I strongly agree with the change proposed by dcoutts that you linked to:
The current ordering rule is the lexicographic combination of the following, in order:
compare chain length
when (same slot number) then (compare if we produced the block ourselves) else equal
when (same block issuer) then (compare operational certificate issue number) else equal
compare (descending) leader VRF value
The suggestion is to change the last one:
when (both blocks’ slots are within Delta of now) then (compare (descending) leader VRF value) else equal
If this change was made then the smaller pool’s block, which arrived 30 seconds late, would not fall within the 5 second (Delta) window and thus my block would have been treated equally with it’s block. In other words, whichever block ended up propagating through the network fastest would likely win as other blocks got built on top. Using longest chain wins rule.
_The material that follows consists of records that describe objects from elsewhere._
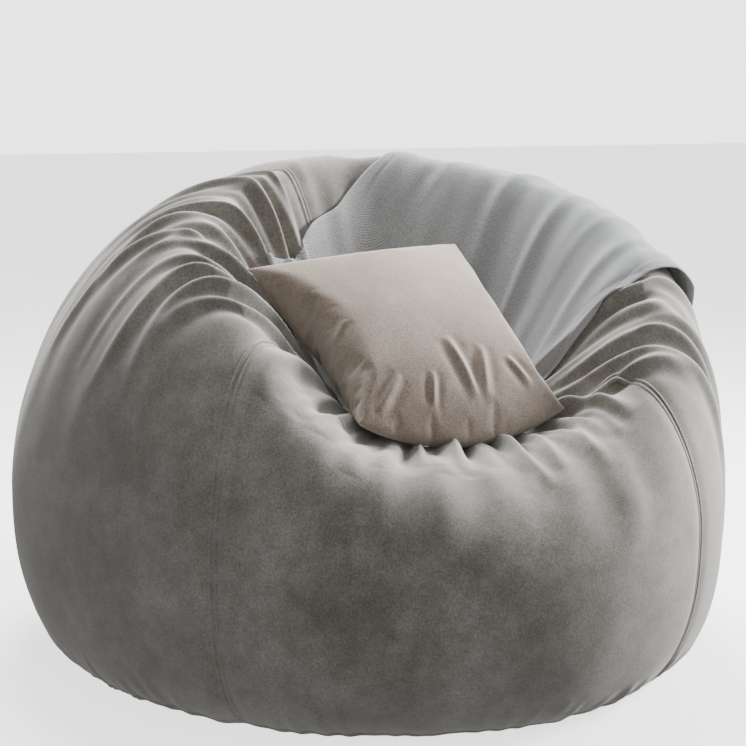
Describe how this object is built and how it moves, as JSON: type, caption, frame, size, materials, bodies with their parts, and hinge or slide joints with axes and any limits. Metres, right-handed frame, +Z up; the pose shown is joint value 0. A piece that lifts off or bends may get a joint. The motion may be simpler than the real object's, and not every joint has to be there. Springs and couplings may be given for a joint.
{
  "type": "bean bag chair",
  "caption": "Round velvet bean bag chair with a sunk seat, inner liner, zips in the base, and a lift-off throw and scatter cushion.",
  "frame": {"origin": "centre of the bounding box in plan, on the floor under the base", "axes": "+Z up; the seat opens to the front, -Y; +X is the right arm seen from the front"},
  "size_m": [1.1496, 1.2466, 0.8001],
  "materials": {
    "velvet_cover": "short-pile velvet, warm grey",
    "liner_cloth": "plain woven polyester",
    "zip_tape": "woven tape",
    "zip_coil": "nylon coil",
    "zip_metal": "plated zinc",
    "beads": "expanded polystyrene beads",
    "throw_wool": "fine twill, blue-grey",
    "label_satin": "woven satin tab, blank",
    "cushion_velvet": "short-pile velvet, taupe",
    "ticking": "plain woven cotton",
    "fibre": "polyester fibre"
  },
  "bodies": {
    "chair": {"bead_fill": "beads", "care_label": "label_satin", "cover_back_panel": "velvet_cover", "cover_base_front_half": "velvet_cover", "cover_base_rear_half": "velvet_cover", "cover_crown_patch": "velvet_cover", "cover_front_panel": "velvet_cover", "cover_left_panel": "velvet_cover", "cover_right_panel": "velvet_cover", "cover_zip_coil_front": "zip_coil", "cover_zip_coil_rear": "zip_coil", "cover_zip_stops": "zip_coil", "cover_zip_tape_front": "zip_tape", "cover_zip_tape_rear": "zip_tape", "liner_back_panel": "liner_cloth", "liner_base_front_half": "liner_cloth", "liner_base_rear_half": "liner_cloth", "liner_crown_patch": "liner_cloth", "liner_front_panel": "liner_cloth", "liner_left_panel": "liner_cloth", "liner_right_panel": "liner_cloth", "liner_zip_coil_front": "zip_coil", "liner_zip_coil_rear": "zip_coil", "liner_zip_stops": "zip_coil", "liner_zip_tape_front": "zip_tape", "liner_zip_tape_rear": "zip_tape"},
    "cover_zip_slider": {"cover_zip_slider": "zip_metal"},
    "cover_zip_pull": {"cover_zip_pull": "zip_metal"},
    "liner_zip_slider": {"liner_zip_slider": "zip_metal"},
    "throw": {"throw_blanket": "throw_wool"},
    "cushion": {"cushion_back_panel": "cushion_velvet", "cushion_fibre_fill": "fibre", "cushion_front_panel": "cushion_velvet", "cushion_pad_back_panel": "ticking", "cushion_pad_front_panel": "ticking"}
  },
  "joints": [
    {"name": "cover_zip_slide", "type": "slide", "parent": "chair", "child": "cover_zip_slider", "axis": [1, 0, 0], "range_m": [0, 0.34]},
    {"name": "cover_zip_pull_swing", "type": "hinge", "parent": "cover_zip_slider", "child": "cover_zip_pull", "pos_m": [-0.1794, -0.026, 0.00145], "axis": [0, 1, 0], "range_deg": [0, 150]},
    {"name": "liner_zip_slide", "type": "slide", "parent": "chair", "child": "liner_zip_slider", "axis": [1, 0, 0], "range_m": [0, 0.31]},
    {"name": "throw_lift", "type": "slide", "parent": "chair", "child": "throw", "axis": [0, 0, 1], "range_m": [0, 0.6]},
    {"name": "cushion_lift", "type": "slide", "parent": "throw", "child": "cushion", "axis": [0, 0, 1], "range_m": [0, 0.5]}
  ]
}
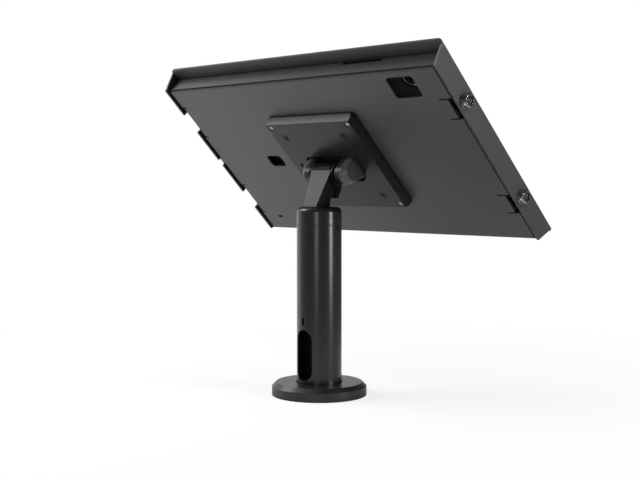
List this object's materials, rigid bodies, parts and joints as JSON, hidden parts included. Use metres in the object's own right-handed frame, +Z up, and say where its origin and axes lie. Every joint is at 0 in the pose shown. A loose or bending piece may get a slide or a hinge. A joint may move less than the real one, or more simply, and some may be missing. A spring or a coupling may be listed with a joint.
{
  "type": "tablet security enclosure",
  "caption": "Lockable sheet metal tablet enclosure with a hinged front cover, on a tilting and swivelling head with a square plate, a short pole and a round base",
  "frame": {"origin": "Middle of the base's underside, on the pole axis, where the base stands on the counter", "axes": "X is across the enclosure and along the tilt axis, right as seen by whoever faces the screen. Y points to the back of the enclosure. Z is up along the pole."},
  "size_m": [0.3569, 0.1638, 0.3103],
  "materials": {
    "black_powder_coat": "satin powder coat",
    "grey_powder_coat": "fine satin powder coat",
    "black_casting": "satin paint on a casting",
    "black_plastic": "fine grained moulding",
    "black_nylon": "plain moulding",
    "black_rubber": "matt",
    "black_foam": "closed cell foam, matt",
    "zinc_steel": "zinc plate",
    "bright_steel": "bright",
    "blackened_steel": "black oxide",
    "chrome_plate": "polished"
  },
  "bodies": {
    "base": {"base_disc": "black_powder_coat", "base_pad": "black_rubber", "foot_screws": "zinc_steel", "pole_tube": "black_powder_coat", "swivel_bush": "black_nylon"},
    "swivel_neck": {"head_collar": "black_powder_coat", "swivel_washer": "zinc_steel", "swivel_nut": "zinc_steel", "neck_bolt": "zinc_steel", "neck_arm": "black_casting", "neck_back_cover": "black_casting", "neck_fairing": "black_nylon", "friction_discs": "black_nylon", "spring_washers": "blackened_steel"},
    "tilt_head": {"tilt_bracket": "black_casting", "left_ear_cap": "black_plastic", "right_ear_cap": "black_plastic", "tilt_axle": "zinc_steel", "axle_nut": "zinc_steel", "bracket_screws": "zinc_steel", "mounting_plate": "black_powder_coat", "plate_cover": "black_plastic", "corner_screws": "bright_steel", "cover_screws": "blackened_steel", "press_nuts": "zinc_steel", "rear_tray": "grey_powder_coat", "foam_liner": "black_foam", "camera_ring": "zinc_steel"},
    "cover": {"front_cover": "grey_powder_coat", "window_gasket": "black_foam", "upper_lock_body": "chrome_plate", "upper_lock_nut": "chrome_plate", "lower_lock_body": "chrome_plate", "lower_lock_nut": "chrome_plate"},
    "upper_lock": {"upper_lock_plug": "chrome_plate", "upper_lock_cam": "chrome_plate"},
    "lower_lock": {"lower_lock_plug": "chrome_plate", "lower_lock_cam": "chrome_plate"}
  },
  "joints": [
    {"name": "head_swivel", "type": "hinge", "parent": "base", "child": "swivel_neck", "pos_m": [0, 0, 0.158], "axis": [0, 0, 1], "range_deg": [-170, 170]},
    {"name": "head_tilt", "type": "hinge", "parent": "swivel_neck", "child": "tilt_head", "pos_m": [0, -0.0128, 0.2042], "axis": [1, 0, 0], "range_deg": [-45, 45]},
    {"name": "cover_swing", "type": "hinge", "parent": "tilt_head", "child": "cover", "pos_m": [0.1752, -0.0273, 0.2187], "axis": [0, 0.7071, 0.7071], "range_deg": [0, 75]},
    {"name": "upper_lock_turn", "type": "hinge", "parent": "cover", "child": "upper_lock", "pos_m": [-0.1757, 0.007, 0.26218], "axis": [-1, 0, 0], "range_deg": [0, 90]},
    {"name": "lower_lock_turn", "type": "hinge", "parent": "cover", "child": "lower_lock", "pos_m": [-0.1757, -0.07078, 0.1844], "axis": [-1, 0, 0], "range_deg": [0, 90]}
  ]
}
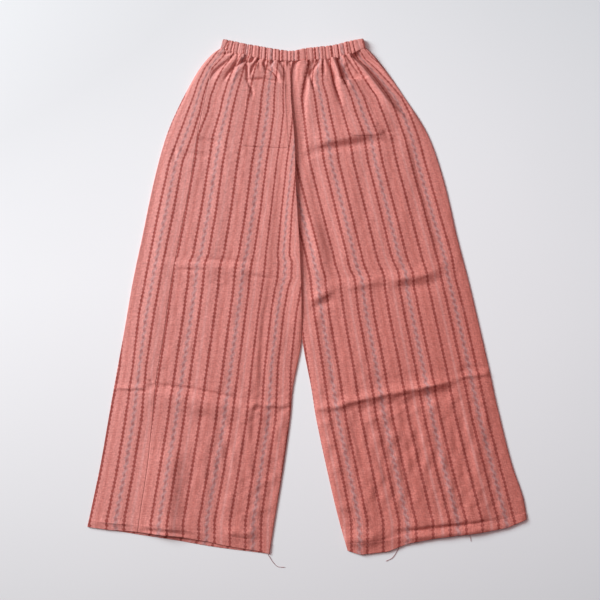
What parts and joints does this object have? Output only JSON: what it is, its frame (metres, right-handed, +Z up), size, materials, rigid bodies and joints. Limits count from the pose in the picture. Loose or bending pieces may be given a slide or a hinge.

If this change is not made then selfish mining by smaller pools is possible as follows:
Make a small pool
Every time it mints a block deliberately delay the release of this block (eg. using firewall rules to temporarily disconnect relays)
Wait until another block by another pool is produced (this pool is more likely to be bigger and thus have a larger VRF value).
When you see this other pool’s block appear, immediately reconnect your relays and allow your delayed block to be propagated.
Currently the smaller pool is likely to win on the VRF comparison and therefore the larger pool will get an orphaned block.
Smaller pool benefits because proportionally it will earn more rewards per block produced.
Iterate on this approach by making many small pools all with the same agenda but now cross-check leaderlogs across your army of small pools to ensure you won’t conflict with any of your army of pools blocks.
Duncan Coutts’ proposed change needs to be adopted otherwise this design flaw can be gamed as I described.